Interactive Use the slider below to compare before and after images

September 2015

August 2015

European Space Imaging, Digital Globe

Palmyra: Islamic State's demolition in the desert

How does IS get its funding?

Oil was once the biggest single source of revenue for IS. The group seized control of many oil fields in Syria and Iraq, and sold oil on the black market.

But revenue has fallen since IS lost control of oil-producing areas in northern Syrian and western Iraq, and US-led coalition and Russian air strikes began targeting oil infrastructure.

Income from taxes and fees has also fallen as IS has lost control of major cities like Mosul and other populated areas.

Money obtained by looting and fines initially increased, especially when IS seized Mosul in 2014, but has since declined.

At one point, IS was reported to be so short of funds that it was imposing random fines for offences like driving on the wrong side of the road.

According to a report by IHS Markit, territorial losses are the main factor contributing to IS's loss of revenue. It says the group's ability to compensate for financial losses by increasing the fiscal burden on the population it controls appears to have reached its limits.

The struggle to stay rich

Where are the refugees?

More than 5 million Syrians have fled abroad to escape the fighting in Syria, according to the UN. Most have ended up in neighbouring Turkey, Lebanon and Jordan.

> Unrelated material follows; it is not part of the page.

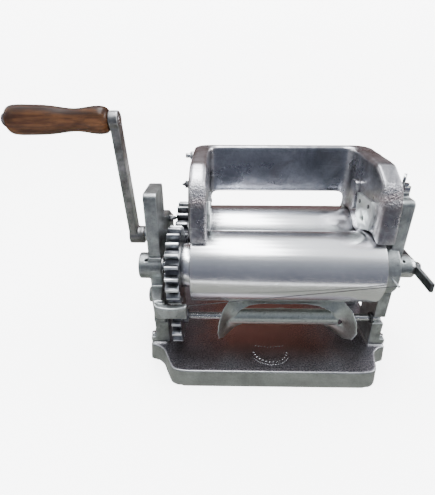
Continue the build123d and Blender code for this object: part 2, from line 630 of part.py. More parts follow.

About 950,000 Syrians have applied for asylum in Europe since April 2011, according to UN figures.

The UN estimates there are more than 3 million Iraqis who have been forced to leave their homes to escape the conflict with IS and are displaced within the country.

The battle for control of Mosul led to more than 900,000 people fleeing their homes for nearby refugee camps or relatives' homes.